Ils sont deux à faire route, et à s'éloigner de Jérusalem. Sur la route, que font-ils ? Ils s'entretiennent, ils conversent de tous les événements qui se sont passés. Or, voilà que Jésus fait route aussi avec eux, mais sans qu'ils le sachent. Autrement dit, il y a deux pèlerins, et un autre, qui s'associe à leur marche, qui avance avec eux. La même route, le même chemin, mais deux d'un côté, et un autre, qui vient partager leur route.

Quel est le rapport entre ces deux hommes et Jésus ? Ils le voient, bien sûr, et ils vont même l'entendre, mais ils ne le reconnaissent pas : "leurs yeux étaient de force empêchés de le reconnaître". Cette notation est évidemment importante car elle nous signale l'enjeu de la conversation qui va se poursuivre entre eux et lui. Il s'agit, en définitive, de le reconnaître ou de le méconnaître. Or, ce qui les retient de le reconnaître, ce sont leurs yeux, qu'une sorte de violence retient de le reconnaître.

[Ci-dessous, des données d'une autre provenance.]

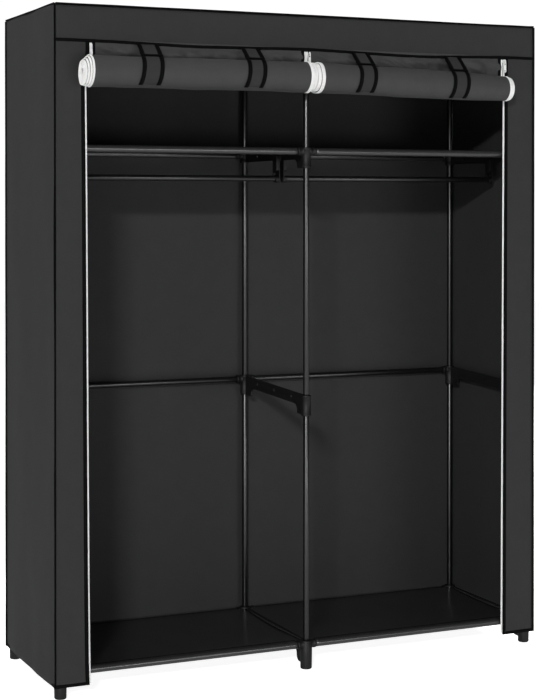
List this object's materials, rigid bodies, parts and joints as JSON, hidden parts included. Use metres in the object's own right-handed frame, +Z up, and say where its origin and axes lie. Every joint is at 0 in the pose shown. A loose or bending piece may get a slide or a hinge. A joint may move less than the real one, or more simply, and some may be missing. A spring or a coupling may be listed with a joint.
{
  "type": "portable fabric wardrobe",
  "caption": "Free-standing wardrobe of steel tubes under a cloth cover, with a hanging rod and cloth shelves in each bay and doors rolled up under straps.",
  "frame": {"origin": "on the floor, in the middle of the width and of the depth with the rolled doors", "axes": "+X to the right of someone facing the doors, +Y to the back, +Z up"},
  "size_m": [1.4, 0.5321, 1.74],
  "materials": {
    "black_steel": "black powder coat, smooth and slightly glossy",
    "black_plastic": "black moulded plastic with a fine texture",
    "grey_cloth": "dark grey non-woven cloth, matte, with black bound edges",
    "shelf_cloth": "dark grey non-woven cloth, stretched over the tubes",
    "strap_cloth": "dark grey non-woven cloth with wide black bound edges",
    "white_zip": "white enamel, slightly glossy"
  },
  "bodies": {
    "frame": {"pole_lower_front_left": "black_steel", "pole_upper_front_left": "black_steel", "pole_lower_back_left": "black_steel", "pole_upper_back_left": "black_steel", "pole_lower_front_centre": "black_steel", "pole_upper_front_centre": "black_steel", "pole_lower_back_centre": "black_steel", "pole_upper_back_centre": "black_steel", "pole_lower_front_right": "black_steel", "pole_upper_front_right": "black_steel", "pole_lower_back_right": "black_steel", "pole_upper_back_right": "black_steel", "floor_tube_front_left": "black_steel", "floor_tube_front_right": "black_steel", "floor_tube_back_left": "black_steel", "floor_tube_back_right": "black_steel", "middle_tube_back_left": "black_steel", "middle_tube_back_right": "black_steel", "shelf_tube_front_left": "black_steel", "shelf_tube_front_right": "black_steel", "shelf_tube_back_left": "black_steel", "shelf_tube_back_right": "black_steel", "top_tube_front_left": "black_steel", "top_tube_front_right": "black_steel", "top_tube_back_left": "black_steel", "top_tube_back_right": "black_steel", "hanging_rod_left": "black_steel", "hanging_rod_right": "black_steel", "foot_bracket_left": "black_plastic", "foot_bracket_centre": "black_plastic", "foot_bracket_right": "black_plastic", "middle_bracket_left": "black_plastic", "middle_bracket_centre": "black_plastic", "middle_bracket_right": "black_plastic", "shelf_bracket_left": "black_plastic", "shelf_bracket_centre": "black_plastic", "shelf_bracket_right": "black_plastic", "top_bracket_left": "black_plastic", "top_bracket_centre": "black_plastic", "top_bracket_right": "black_plastic", "floor_cloth_left": "shelf_cloth", "floor_cloth_right": "shelf_cloth", "top_shelf_cloth_left": "shelf_cloth", "top_shelf_cloth_right": "shelf_cloth", "cover_side_left": "grey_cloth", "cover_side_right": "grey_cloth", "cover_back_and_top": "grey_cloth", "cover_front": "grey_cloth"},
    "door_left": {"door_left": "grey_cloth"},
    "door_right": {"door_right": "grey_cloth"},
    "strap_left_outer": {"strap_left_outer": "strap_cloth"},
    "strap_left_inner": {"strap_left_inner": "strap_cloth"},
    "strap_right_outer": {"strap_right_outer": "strap_cloth"},
    "strap_right_inner": {"strap_right_inner": "strap_cloth"},
    "zip_slider_left": {"zip_slider_left": "white_zip"},
    "zip_slider_centre": {"zip_slider_centre": "white_zip"},
    "zip_slider_right": {"zip_slider_right": "white_zip"},
    "zip_pull_left": {"zip_pull_left": "white_zip"},
    "zip_pull_centre": {"zip_pull_centre": "white_zip"},
    "zip_pull_right": {"zip_pull_right": "white_zip"}
  },
  "joints": [
    {"name": "door_left_unroll", "type": "slide", "parent": "frame", "child": "door_left", "axis": [0, 0, -1], "range_m": [0, 1.498], "deforming": ["strap_left_outer", "strap_left_inner"]},
    {"name": "door_right_unroll", "type": "slide", "parent": "frame", "child": "door_right", "axis": [0, 0, -1], "range_m": [0, 1.498], "deforming": ["strap_right_outer", "strap_right_inner"]},
    {"name": "zip_slider_left_slide", "type": "slide", "parent": "frame", "child": "zip_slider_left", "axis": [0, 0, -1], "range_m": [0, 1.498]},
    {"name": "zip_slider_centre_slide", "type": "slide", "parent": "frame", "child": "zip_slider_centre", "axis": [0, 0, -1], "range_m": [0, 1.498]},
    {"name": "zip_slider_right_slide", "type": "slide", "parent": "frame", "child": "zip_slider_right", "axis": [0, 0, -1], "range_m": [0, 1.498]},
    {"name": "zip_pull_left_swing", "type": "hinge", "parent": "zip_slider_left", "child": "zip_pull_left", "pos_m": [-0.607, -0.18737, 1.6433], "axis": [-1, 0, 0], "range_deg": [0, 150]},
    {"name": "zip_pull_centre_swing", "type": "hinge", "parent": "zip_slider_centre", "child": "zip_pull_centre", "pos_m": [0, -0.18737, 1.6433], "axis": [-1, 0, 0], "range_deg": [0, 150]},
    {"name": "zip_pull_right_swing", "type": "hinge", "parent": "zip_slider_right", "child": "zip_pull_right", "pos_m": [0.607, -0.18737, 1.6433], "axis": [-1, 0, 0], "range_deg": [0, 150]},
    {"name": "strap_left_outer_open", "type": "hinge", "parent": "frame", "child": "strap_left_outer", "pos_m": [-0.457, -0.18644, 1.65691], "axis": [-1, 0, 0], "range_deg": [0, 110]},
    {"name": "strap_left_inner_open", "type": "hinge", "parent": "frame", "child": "strap_left_inner", "pos_m": [-0.172, -0.18644, 1.65691], "axis": [-1, 0, 0], "range_deg": [0, 110]},
    {"name": "strap_right_outer_open", "type": "hinge", "parent": "frame", "child": "strap_right_outer", "pos_m": [0.435, -0.18644, 1.65691], "axis": [-1, 0, 0], "range_deg": [0, 110]},
    {"name": "strap_right_inner_open", "type": "hinge", "parent": "frame", "child": "strap_right_inner", "pos_m": [0.15, -0.18644, 1.65691], "axis": [-1, 0, 0], "range_deg": [0, 110]}
  ],
  "couplings": [
    {"joint": "zip_slider_left_slide", "follows": "door_left_unroll", "ratio": 1},
    {"joint": "zip_slider_centre_slide", "follows": "door_left_unroll", "ratio": 1},
    {"joint": "zip_slider_right_slide", "follows": "door_right_unroll", "ratio": 1}
  ]
}
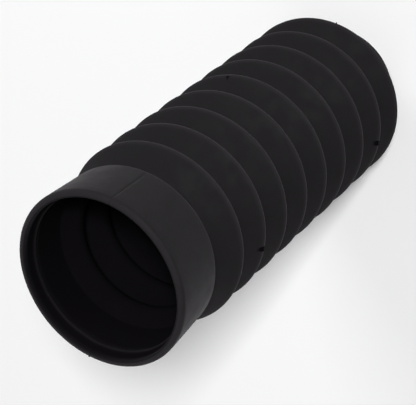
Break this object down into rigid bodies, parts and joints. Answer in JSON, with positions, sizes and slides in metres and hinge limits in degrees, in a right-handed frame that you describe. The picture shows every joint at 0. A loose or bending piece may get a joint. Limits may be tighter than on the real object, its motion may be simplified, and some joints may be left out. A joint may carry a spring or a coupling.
{
  "type": "fork gaiter",
  "caption": "Ribbed rubber bellows sleeve for a motorcycle fork, with a wide socket cuff at one end and a narrow beaded collar at the other.",
  "frame": {"origin": "centre of the collar's end face, which the gaiter stands on", "axes": "+Z along the bore towards the wide cuff's mouth; the mould's parting plane is XZ"},
  "size_m": [0.07, 0.07, 0.194],
  "materials": {
    "rubber": "matte black moulded rubber"
  },
  "bodies": {
    "root": {"gaiter": "rubber"}
  },
  "joints": []
}
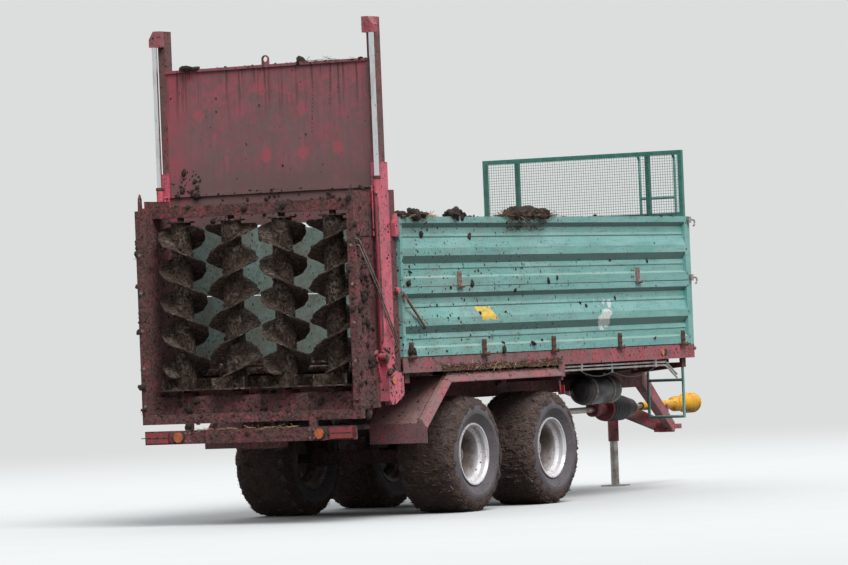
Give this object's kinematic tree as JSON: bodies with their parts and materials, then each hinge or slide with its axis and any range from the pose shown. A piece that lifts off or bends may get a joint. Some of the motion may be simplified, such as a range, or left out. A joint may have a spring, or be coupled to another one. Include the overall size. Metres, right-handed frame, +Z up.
{
  "type": "tandem axle manure spreader",
  "caption": "Towed tandem-axle manure spreader with ribbed drop sides, a lifting rear gate on cylinders, standing beaters, mesh guard, ladder, drawbar, jack and drive shaft.",
  "frame": {"origin": "on the ground, under the middle of the machine's length and width", "axes": "+X forward, the way it is towed; +Y to its left; +Z up"},
  "size_m": [7.465, 1.97, 3.698],
  "materials": {
    "red_paint": "worn satin enamel, dusty",
    "beater_steel": "scoured and manure stained",
    "green_paint": "satin enamel on pressed steel",
    "dark_green_paint": "satin enamel",
    "floor_planks": "worn and stained",
    "worn_steel": "rough, rust brown",
    "chrome_rod": "polished",
    "lamp_lens": "clear moulded",
    "axle_paint": "dirty",
    "tyre_rubber": "caked with mud",
    "rim_paint": "silver enamel, dusty",
    "zinc_steel": "zinc plated, dull",
    "yellow_plastic": "moulded",
    "black_rubber": "dull black"
  },
  "bodies": {
    "chassis": {"chassis_frame": "red_paint", "bolsters": "red_paint", "sills": "red_paint", "floor": "floor_planks", "floor_chains": "worn_steel", "floor_slats": "worn_steel", "floor_drive": "worn_steel", "front_wall": "green_paint", "guard_frame": "dark_green_paint", "guard_mesh": "dark_green_paint", "ladder_rails": "dark_green_paint", "ladder_rungs": "dark_green_paint", "board_latches": "worn_steel", "rear_portal": "red_paint", "cylinder_barrels": "red_paint", "unit_sides": "red_paint", "unit_frame": "red_paint", "unit_top_beam": "red_paint", "beater_gearbox": "beater_steel", "light_board": "red_paint", "lamps": "lamp_lens", "fenders": "red_paint", "axles": "axle_paint", "leaf_springs": "axle_paint", "drawbar": "red_paint", "hitch_eye": "worn_steel", "jack_tube": "red_paint", "shaft_guard": "yellow_plastic", "joint_guard": "black_rubber", "shaft_mounts": "worn_steel", "air_tank": "black_rubber", "brake_pipes": "zinc_steel"},
    "board_right_lower": {"board_right_lower": "green_paint"},
    "board_right_upper": {"board_right_upper": "green_paint"},
    "board_left_lower": {"board_left_lower": "green_paint"},
    "board_left_upper": {"board_left_upper": "green_paint"},
    "gate_slide": {"gate": "red_paint", "gate_rails": "red_paint", "cylinder_rods": "chrome_rod"},
    "jack": {"jack_leg": "zinc_steel"},
    "driveline": {"drive_shaft": "zinc_steel", "shaft_yoke": "zinc_steel"},
    "beater_1": {"beater_1": "beater_steel"},
    "beater_2": {"beater_2": "beater_steel"},
    "beater_3": {"beater_3": "beater_steel"},
    "beater_4": {"beater_4": "beater_steel"},
    "wheel_rear_right": {"tyre_rear_right": "tyre_rubber", "rim_rear_right": "rim_paint"},
    "wheel_rear_left": {"tyre_rear_left": "tyre_rubber", "rim_rear_left": "rim_paint"},
    "wheel_front_right": {"tyre_front_right": "tyre_rubber", "rim_front_right": "rim_paint"},
    "wheel_front_left": {"tyre_front_left": "tyre_rubber", "rim_front_left": "rim_paint"}
  },
  "joints": [
    {"name": "wheel_rear_right_spin", "type": "hinge", "parent": "chassis", "child": "wheel_rear_right", "pos_m": [-1.9525, -0.708, 0.433], "axis": [0, 1, 0], "continuous": true},
    {"name": "wheel_rear_left_spin", "type": "hinge", "parent": "chassis", "child": "wheel_rear_left", "pos_m": [-1.9525, 0.708, 0.433], "axis": [0, 1, 0], "continuous": true},
    {"name": "wheel_front_right_spin", "type": "hinge", "parent": "chassis", "child": "wheel_front_right", "pos_m": [-0.6775, -0.708, 0.433], "axis": [0, 1, 0], "continuous": true},
    {"name": "wheel_front_left_spin", "type": "hinge", "parent": "chassis", "child": "wheel_front_left", "pos_m": [-0.6775, 0.708, 0.433], "axis": [0, 1, 0], "continuous": true},
    {"name": "beater_1_spin", "type": "hinge", "parent": "chassis", "child": "beater_1", "pos_m": [-3.4875, -0.651, 1.6], "axis": [0, 0, 1], "continuous": true},
    {"name": "beater_2_spin", "type": "hinge", "parent": "chassis", "child": "beater_2", "pos_m": [-3.4875, -0.217, 1.6], "axis": [0, 0, 1], "continuous": true},
    {"name": "beater_3_spin", "type": "hinge", "parent": "chassis", "child": "beater_3", "pos_m": [-3.4875, 0.217, 1.6], "axis": [0, 0, 1], "continuous": true},
    {"name": "beater_4_spin", "type": "hinge", "parent": "chassis", "child": "beater_4", "pos_m": [-3.4875, 0.651, 1.6], "axis": [0, 0, 1], "continuous": true},
    {"name": "driveline_spin", "type": "hinge", "parent": "chassis", "child": "driveline", "pos_m": [0, 0, 0.67], "axis": [1, 0, 0], "continuous": true},
    {"name": "board_right_lower_fold", "type": "hinge", "parent": "chassis", "child": "board_right_lower", "pos_m": [0, -0.973, 1.186], "axis": [1, 0, 0], "range_deg": [0, 90]},
    {"name": "board_right_upper_fold", "type": "hinge", "parent": "board_right_lower", "child": "board_right_upper", "pos_m": [0, -0.973, 1.704], "axis": [1, 0, 0], "range_deg": [0, 180]},
    {"name": "board_left_lower_fold", "type": "hinge", "parent": "chassis", "child": "board_left_lower", "pos_m": [0, 0.973, 1.186], "axis": [-1, 0, 0], "range_deg": [0, 90]},
    {"name": "board_left_upper_fold", "type": "hinge", "parent": "board_left_lower", "child": "board_left_upper", "pos_m": [0, 0.973, 1.704], "axis": [-1, 0, 0], "range_deg": [0, 180]},
    {"name": "gate_lift", "type": "slide", "parent": "chassis", "child": "gate_slide", "axis": [0, 0, -1], "range_m": [0, 0.945]},
    {"name": "jack_slide", "type": "slide", "parent": "chassis", "child": "jack", "axis": [0, 0, 1], "range_m": [0, 0.35]}
  ],
  "couplings": [
    {"joint": "beater_2_spin", "follows": "beater_1_spin", "ratio": -1},
    {"joint": "beater_3_spin", "follows": "beater_1_spin", "ratio": 1},
    {"joint": "beater_4_spin", "follows": "beater_1_spin", "ratio": -1},
    {"joint": "driveline_spin", "follows": "beater_1_spin", "ratio": 2}
  ]
}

En tout cas, Jésus cherche  à savoir quel est le sujet de la conversation. "Il dit vers eux" - il dit à leur adresse, dans leur direction - : ""Quelles sont ces paroles que vous échangez l'un envers l'autre en marchant ?"" Jésus veut entrer dans la conversation. Il veut devenir un partenaire, au moins être informé de ce qui va de l'un à l'autre, de Kléophas à cet autre, dont d'ailleurs nous ne connaissons pas le nom. Il veut s'introduire dans la conversation qui, je vous le signale, se poursuit tandis qu'ils marchent. Cette conversation est fermée entre ces deux interlocuteurs, elle tourne en rond et, cependant, ces deux interlocuteurs avancent.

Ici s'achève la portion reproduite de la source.